Not surprisingly, resentment against the Swiss ran high in the army, as when, in November 1828, a full-scale regimental fight broke out between the Swiss and the 2nd Grenadiers at Versailles. This resentment was matched in the population and found full expression in the 1830 Revolution, when the fury of the crowds was especially directed at the Swiss. By Friday, July 30, the fourth glorieuse, with the insurgents already in control of Paris, the Swiss were deserting in large numbers, and their colonels began to solicit safe-conduct passes out of the country for their troops from the Provisional Government, no doubt acutely conscious of the massacre of Swiss soldiers following their attempt to defend Louis XVI against a Paris mob on August 10, 1792.2
The Revolution of 1830 was taken as an excuse for a general military housecleaning. All guards regiments were abolished, a step seen by many soldiers as one of the greatest accomplishments of the July Revolution, for it ended the most flagrant examples of favoritism and returned the French army to the egalitarian principles of 1789.3 Foreigners were also shown the door: Article 13 of the Charter, which served the July Monarchy as a constitution, read, “No foreign troop can be admitted into the service of the State, except under a [special] law.” On August 14, 1830, the Swiss regiments were disbanded, a process that was complete by the end of September. With the Treaty of Lucerne of April 24,1831, France renounced her capitulations with the Swiss Republic.
But if the Swiss were roundly disliked, the attitude toward that other regiment of foreigners, the Hohenlohe, was less well-defined. Unlike the Swiss, the Hohenlohe was a curious artifact rather than the hated symbol of a fallen regime. Created on September 6,1815, under the title of Légion royale étrangère, the unit's original purpose had been to enlist those soldiers in Napoleon's régiments étrangers who still wished to serve France. The regiment's patron and honorary colonel was a naturalized Frenchman, the Prince of Hohenlohe-Waldenburg-Bartenstein, whose name was assigned to the regiment in February 1821. Created Marshal of France and Peer of the Realm in 1827, Hohenlohe died in 1829. However, his regiment was in no way the object of favoritism as were the Swiss. After occupying a series of dreary provincial garrisons throughout the Restoration, in July 1830 the regiment found itself in Marseille, ironically, perhaps, in occupation of Fort Saint-Jean at the entrance to the old harbor, one of the forts that in later years would become the staging point and the first experience of Legion life for so many men bound for Sidi-bel-Abbès. The presence of a regiment of foreign mercenaries seems to have passed virtually unnoticed in a town that had become one of the major depots for the expeditionary force sent to attack Algiers in May 1830, except perhaps for the public concerts of the regimental band that had received rave reviews from the opposition newspaper, Le Sémaphore.

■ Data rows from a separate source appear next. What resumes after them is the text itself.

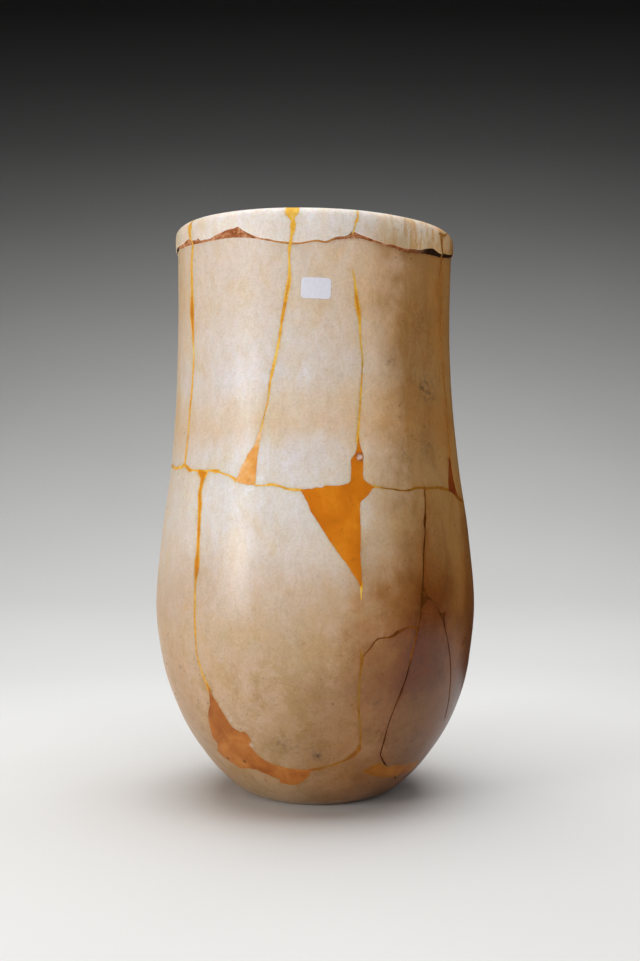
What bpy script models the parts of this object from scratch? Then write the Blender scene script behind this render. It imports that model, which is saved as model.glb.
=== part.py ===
"""Mended alabaster jar: a tall hollow stone vessel with a waisted neck, a low
belly and a small flat resting face, its losses filled with orange resin.

The jar is one turned, hollow stone wall.  Each larger loss goes right through
the wall and holds a cast fill of its own, 0.3 mm clear of the stone all round.
Angles are in degrees round the jar, 0 at the front (-Y) and growing to +X.
Lengths are in metres, +Z is up, and the origin is under the middle of the jar
on the resting plane.
"""
import bpy
import bmesh
from math import atan2, cos, hypot, pi, radians, sin, sqrt
from mathutils import Vector

# ---- driving sizes --------------------------------------------------------
HEIGHT = 0.4006            # at the axis, resting face to top of the lip
BASE_R = 0.0465            # flat resting face
BELLY_R, BELLY_Z = 0.1149, 0.135
WAIST_R, WAIST_Z = 0.0982, 0.345
LIP_R = 0.1005             # outside of the lip band at its fullest
LIP_FULL_Z = 0.3945        # height of that fullest line
LIP_FOOT_R = 0.0996        # outside of the band at its broken lower edge
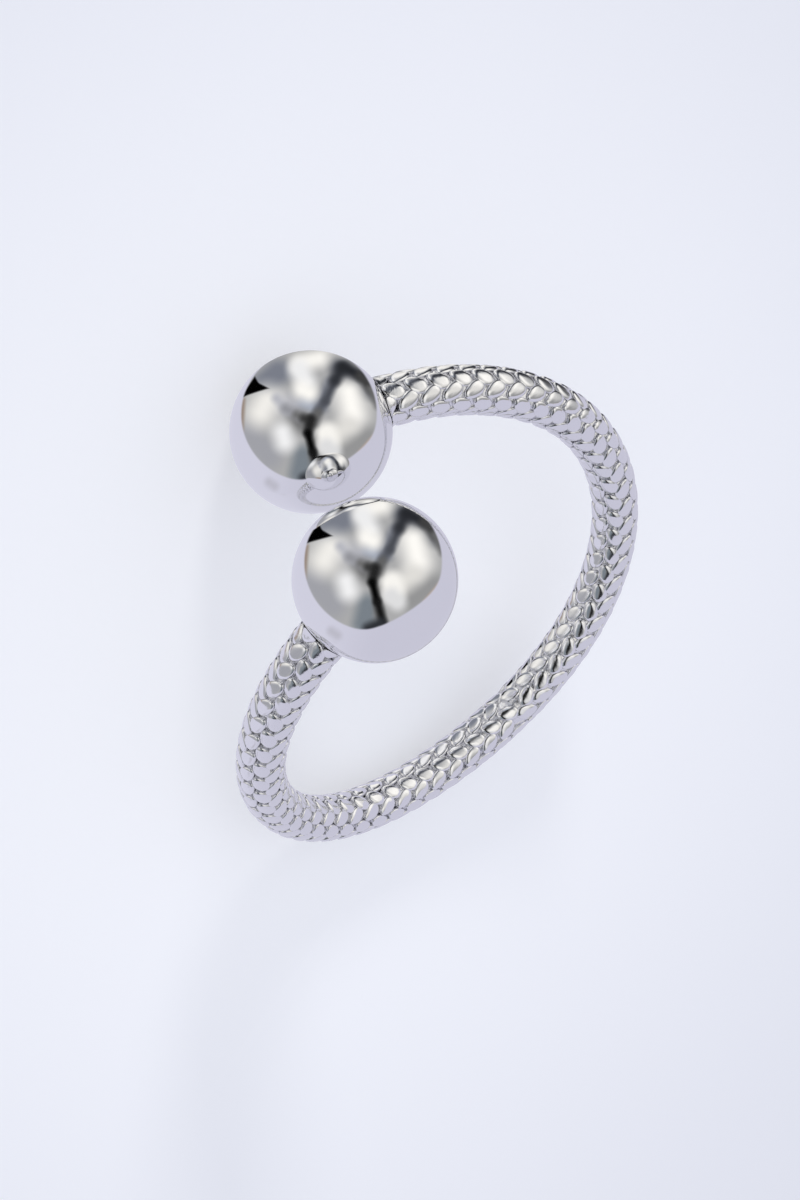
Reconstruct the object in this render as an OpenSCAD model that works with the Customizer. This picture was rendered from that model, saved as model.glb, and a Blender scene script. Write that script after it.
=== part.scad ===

Like all provincial towns, Marseille was forced to await events in Paris rather than participate in the movement that would settle the political fate of France. In the days before the telegraph, news traveled slowly. That of the July Revolution reached Marseille only on August 2, by which time Charles X was on his way into exile. There were rumors that the Hohenlohe commander, Colonel Pozzo di Borgo, attempted to raise his regiment against the orders on August 4 to replace the white flag of the Bourbons with the tricolor of the Revolution. But if true, the revolt came to nothing. Hohenlohe was feted by the newly formed Marseille National Guard, and on August 22 the new division commander, Lieutenant General Delort, declared that by their conduct the soldiers of Hohenlohe had earned the right to be “naturalized Frenchmen” and promised to replace the “H” on their shakos with a number. However, this local enthusiasm for the Hohenlohe was not shared by the new government, which seemed undecided, even confused, about its fate. On December 12, it or
dered the Hohenlohe to prepare to embark for “Castle Morea,” near Patras, where a French garrison was supporting Greeks fighting for independence against Turkey. Then on January 5, 1831, in a rapid about-face, it ordered the regiment disbanded. Those soldiers who wished to continue in the French army— presumably those eligible for French nationality—were incorporated into the 21st Light Infantry Regiment.4
Therefore, it would appear that the tradition of foreign troops in the service of France had been broken, both by law and in the spirit of Frenchmen, by the Revolution of 1830. When a new recruitment bill was passed on March 21, 1832, Article 2 declared that “no one will be admitted to serve in the French forces if he is not French,” an obvious indication that the existence of the Legion was ignored by the lawmakers even a year after its creation. However, there is a second and perhaps even more venerated tradition in France at least since 1789—that of offering asylum to foreign refugees, especially to those escaping political repression. And it is to this tradition, rather than to that of hiring foreign mercenaries, that the Légion étrangère appears to owe its existence. The Foreign Legion was created in response to a short-term refugee crisis, a crisis that was contributing to the political turmoil in France and costing the French government a considerable amount of money in subsidies to foreign refugees.5 While it is true that the mercenary tradition, which was alive and well in Prussia, Naples and the Papal states, as well as being part of France's very recent history, offered an obvious solution to this crisis, the Foreign Legion was not conceived as a corps that would “continue the traditions” of the Swiss and the Hohenlohe regiment.